Here’s a tip that’ll help you with public speaking, from a presentation to a conference to a meeting to a TEDx talk (okay maybe we’re not there yet). We’ve confirmed, focusing on nodders while you speak works. Thank you, nodders!


The future is closer than ever and each new AI we get to know gives us a glimpse of how this future might be. Character.AI lets you create any character you want that you and other users can communicate with. Need a learning partner to ask you questions? No problem. Need a therapist? They got you covered. Collaboration between humans and robots is just getting started and it feels surreal.


“What if” is a tough game to play. It’s also a never-ending game because there’ll always be a new “what if” in every situation you find yourself in. But what if (we said it), instead of trying to win, you stop playing it all together. Here is a Savvy Psychologist podcast episode about it. One easy solution to stop asking “what if” is to keep in mind the difference between probability (likely to happen) and possibility (could happen). Forget possibility, focus on probability.

Sunday With…



The author of Great Founders Write: Principles for Clear Thinking, Confident Writing, and Startup Success. He also runs Damn Gravity Media, a book publisher for entrepreneurs and creatives.

Follow Ben on Twitter

Sundays are my one true off day. I enjoy them quite a bit.

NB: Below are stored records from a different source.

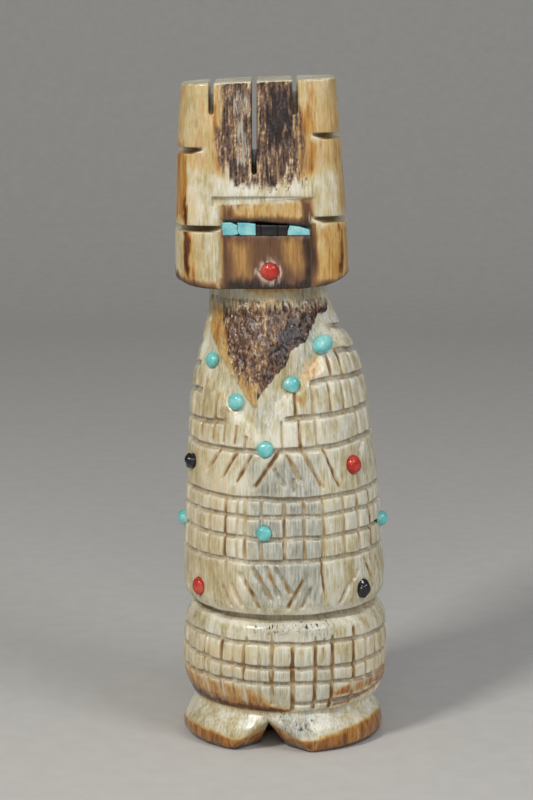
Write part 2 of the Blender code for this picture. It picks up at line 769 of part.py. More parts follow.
def make_stones():
    """The round stones of the robe and the mouth, and the cutter for their pockets."""
    pockets = Cutter("stone_pockets")
    for name, angle, height, wide, tall, turn, finish, sunk in ROUND_STONES:
        place = body_point(angle, height * UNIT, -sunk * COLLAR_DEPTH)
        normal = body_normal(angle, height * UNIT)
        set_stone(pockets, name, place, normal, (wide * MM, tall * MM), turn, finish)
    across, height = MOUTH_PLACE
    place = Vector((across, face_floor(height), height))
    size = (MOUTH_DIAMETER, MOUTH_DIAMETER)
    set_stone(pockets, "coral_mouth", place, Vector((0.0, -1.0, 0.0)), size, 0, "coral")
    return pockets.finish()


def make_eye_stones():
    """Short rods laid side by side in the eye channel."""
    floor = eye_channel_floor()
    front = face_floor(EYE_CHANNEL_BOTTOM) - EYE_STONE_PROUD
    low = EYE_CHANNEL_BOTTOM + STONE_CLEARANCE
    high = EYE_CHANNEL_BOTTOM + EYE_CHANNEL_HEIGHT - 2 * STONE_CLEARANCE
    for (name, _, finish), (left, right) in zip(EYE_STONES, eye_places()):
        rod = Cutter(name)
        corners = [
            (left, floor - STONE_CLEARANCE),
            (right, floor - STONE_CLEARANCE),
            (right, front),
            (left, front),
        ]
        slab(rod, corners, low, high)
        stone = add_object(name, rod.vertices, rod.faces, finish)
        bevel = stone.modifiers.new("worn_edges", "BEVEL")
        bevel.width = EYE_STONE_BEVEL
        bevel.segments = 1


def build():
    clear_scene()
    carving = make_blank()
    cutters = [
        make_collar_arm("collar_right_arm", COLLAR_RIGHT_ARM),
        make_collar_arm("collar_left_arm", COLLAR_LEFT_ARM),
        make_slots(),
        make_corner_kerfs(),
        *make_face_panel(),
        make_eye_channel(),
        *make_foot_cuts(),
        make_upright_cuts(),
        *make_slanted_cuts(),
        make_stones(),
    ]
    for cutter in cutters:
        cut_with(carving, cutter)
    make_eye_stones()


build()
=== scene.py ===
"""The looks of a small standing maiden, carved from one section of antler and set with stones.

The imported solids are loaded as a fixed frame. Worked antler and polished stones then take their
places. Lengths are in millimetres until a mesh is made, +Z is up, and the figure faces -Y. An angle
round the figure is in degrees: 0 is the front, 90 the viewer's right and -90 the viewer's left.
"""

import math

import bmesh
import bpy
import numpy as np
import openvdb
from mathutils import Matrix, Vector


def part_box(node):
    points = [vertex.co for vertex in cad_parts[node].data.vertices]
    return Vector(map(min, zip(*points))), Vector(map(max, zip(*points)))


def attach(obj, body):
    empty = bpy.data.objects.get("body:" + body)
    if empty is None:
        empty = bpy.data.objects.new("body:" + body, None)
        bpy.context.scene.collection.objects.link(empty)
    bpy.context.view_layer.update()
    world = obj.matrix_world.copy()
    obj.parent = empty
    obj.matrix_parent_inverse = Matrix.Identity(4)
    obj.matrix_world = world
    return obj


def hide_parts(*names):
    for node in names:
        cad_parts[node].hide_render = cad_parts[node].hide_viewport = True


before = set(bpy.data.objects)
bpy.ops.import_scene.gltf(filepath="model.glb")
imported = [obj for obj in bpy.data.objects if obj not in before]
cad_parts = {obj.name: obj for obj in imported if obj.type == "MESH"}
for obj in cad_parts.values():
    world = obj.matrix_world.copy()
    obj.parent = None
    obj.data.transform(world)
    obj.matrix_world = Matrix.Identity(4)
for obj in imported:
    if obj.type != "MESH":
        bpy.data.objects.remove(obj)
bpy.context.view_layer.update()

# The carving: the blank
#
# The real piece is one section of antler, sawn to length and filed to a square head-board on a
# robed body. All of the figure but its stones is this one piece, so nothing is joined or glued.

MM = 0.001
CROWN_TIP = 79.965
carving_low, carving_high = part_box("carving")
UNIT = (carving_high.z - carving_low.z) / MM / CROWN_TIP

# Outlines in mm at full size: height, left edge, right edge, front and back
BODY_OUTLINE = (
    (0.0, -11.2, 11.4, -10.3, 10.3),
    (0.7, -12.0, 12.2, -10.9, 10.9),
    (1.6, -12.1, 12.3, -11.0, 11.0),
    (2.7, -11.8, 12.1, -10.7, 10.7),
    (3.7, -11.2, 11.6, -10.1, 10.1),
    (4.7, -10.8, 11.2, -9.7, 9.7),
    (5.4, -10.9, 11.7, -10.0, 9.9),
    (6.8, -11.6, 12.4, -10.7, 10.6),
    (8.6, -12.1, 12.8, -11.0, 11.0),
    (11.3, -12.15, 12.8, -11.1, 11.1),
    (13.9, -11.9, 12.75, -11.0, 11.0),
    (15.3, -11.6, 12.5, -10.8, 10.8),
    (16.4, -11.0, 11.8, -10.2, 10.2),
    (17.4, -11.5, 11.7, -10.4, 10.4),
    (18.4, -11.95, 12.3, -10.8, 10.9),
    (21.0, -12.0, 12.4, -11.0, 11.0),
    (25.0, -12.0, 12.1, -10.9, 11.0),
    (30.9, -11.7, 11.7, -10.6, 10.8),
    (36.8, -11.45, 10.9, -10.1, 10.5),
    (41.7, -11.2, 10.3, -9.5, 10.1),
    (45.6, -10.55, 9.5, -8.9, 9.5),
    (48.5, -9.7, 8.4, -8.3, 8.8),
    (50.4, -9.3, 7.0, -7.7, 8.1),
    (52.4, -8.85, 6.0, -7.0, 7.4),
    (54.3, -8.8, 5.3, -6.6, 7.0),
    (56.5, -8.8, 5.3, -6.6, 7.0),
)
HEAD_OUTLINE = (
    (55.5, -12.5, 7.4, -8.5, 8.1),
    (57.0, -12.75, 7.8, -8.6, 8.3),
    (61.0, -12.75, 7.7, -8.6, 8.4),
    (66.0, -12.6, 7.3, -8.4, 8.3),
    (71.0, -12.5, 6.9, -8.2, 8.1),
    (75.0, -12.3, 6.6, -8.0, 7.9),
    (80.0, -11.9, 6.1, -7.8, 7.7),
)
BODY_POWER = 2.0
HEAD_FRONT_POWER = 5.0
HEAD_BACK_POWER = 2.8
LEAST_REACH = 0.05
HEAD_FOOT = 54.5 * UNIT
BODY_TOP = 58.0 * UNIT
OUTLINE_WEAR = 0.18

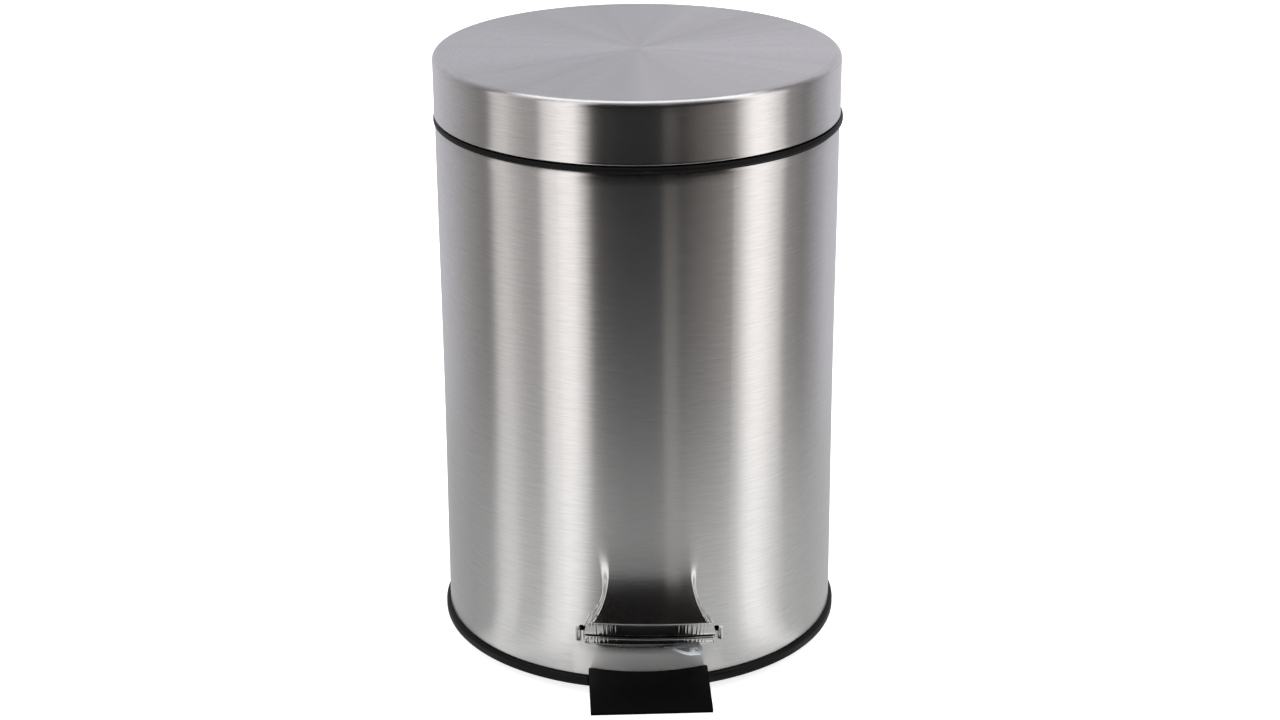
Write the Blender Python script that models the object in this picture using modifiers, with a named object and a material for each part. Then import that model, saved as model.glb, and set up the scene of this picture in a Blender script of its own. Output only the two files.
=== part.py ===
"""Three-litre pedal bin: brushed steel body and lid, black plastic base, rim and pedal pad,
a lift-out inner bucket with a wire bail, and the lever, push rod and hinge that open the lid.

All sizes below are millimetres; the mesh data is metres, +Z up.  The pedal points along -Y and
the lid hinge is at +Y.  The origin is on the floor at the centre of the bin's bounding box, so
the can's own axis stands at y = CAN_Y.
"""

import math

import bmesh
import bpy
from mathutils import Matrix, Vector

# ------------------------------------------------------------------ driving dimensions (mm)
MM = 0.001
GAP = 0.3            # clearance between touching pieces
SEGMENTS = 72        # steps round every large turned piece

BODY_R = 84.0        # outside of the steel body
BODY_T = 0.5
BODY_BOTTOM = 8.7
BODY_TOP = 226.2

BASE_R = 85.8        # bumper ring of the base tray
TRAY_BOTTOM = 4.0
TRAY_FLOOR = 5.6
UPSTAND_R = 83.2
UPSTAND_TOP = 18.6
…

My week is filled with work. Saturdays are dedicated to exercise, ultimate frisbee practice, and hanging out with my wife and friends.

Sundays are the only day where I don’t set an alarm or make plans. I start the day slow and see where it goes. Typically that means drinking coffee and reading in bed, then going for a walk with my wife and dog. Sometimes we’ll go explore a new neighborhood in Chicago or go grab lunch at a place we’ve been dying to try. Sometimes I just take a nap.

Sunday evenings include a trip to the grocery store and a nice dinner at home. Then we’ll watch the next episode of whatever show we’re obsessed with (currently ‘Alone’) and then call it an early night.

But right before I go to bed, I switch back into work mode. I make a simple list of everything I need to do in the upcoming week, then choose one thing I want to get done Monday morning. Then I schedule the rest of my week with my productivity coach on Monday afternoon.

Sundays are truly a day of rest for me. It’s my day to decompress and re-center myself.

Weekly Reads

Weekly Reads

1. How to make networking events less awkward: Be a croissant, not a bagel – NPR
Networking events are back and they are as awkward as ever. If you chose to participate in one, what would you be: a croissant or a bagel? Based on the article, when at an event, croissants are open to welcoming new people into their group. Bagels are closed (just as their shape suggests) – they know each other well, they don’t let newcomers into their circle and they make you wonder why the heck they gathered at a networking event when they could’ve just gone for a beer somewhere.
Don’t be a bagel. Instead, be a croissant, let people into your space.

2. A New Dimension to a Meaningful Life – Scientific American
Do you know that feeling of bliss as you gaze upon the beauty of the sunset or as you spend a quiet evening at home with the person you love? That feeling of appreciation for “the ordinary” is one of the secrets to a meaningful life. It’s a very common belief that having a greater purpose leads to a meaningful life. What we tend to forget is that finding and admiring beauty in the mundane is equally important. It makes you realize your life is not a boring average life, but it’s special in all its shapes and forms.

3. The workers leaving their dream jobs – BBC Worklife
His dream job was to become a pastry chef at a famous restaurant. His dream came true, but working for a high-end restaurant for £5.95 an hour and 70 hours a week wasn’t an option in the end. What do you do when your dream job doesn’t pay bills and leaves you overworked? This is a question we can all ask ourselves, especially in the post-pandemic era that has popularized the “leave your boring daily job and follow your passion” mindset.

“There is another world, but it is in this one.”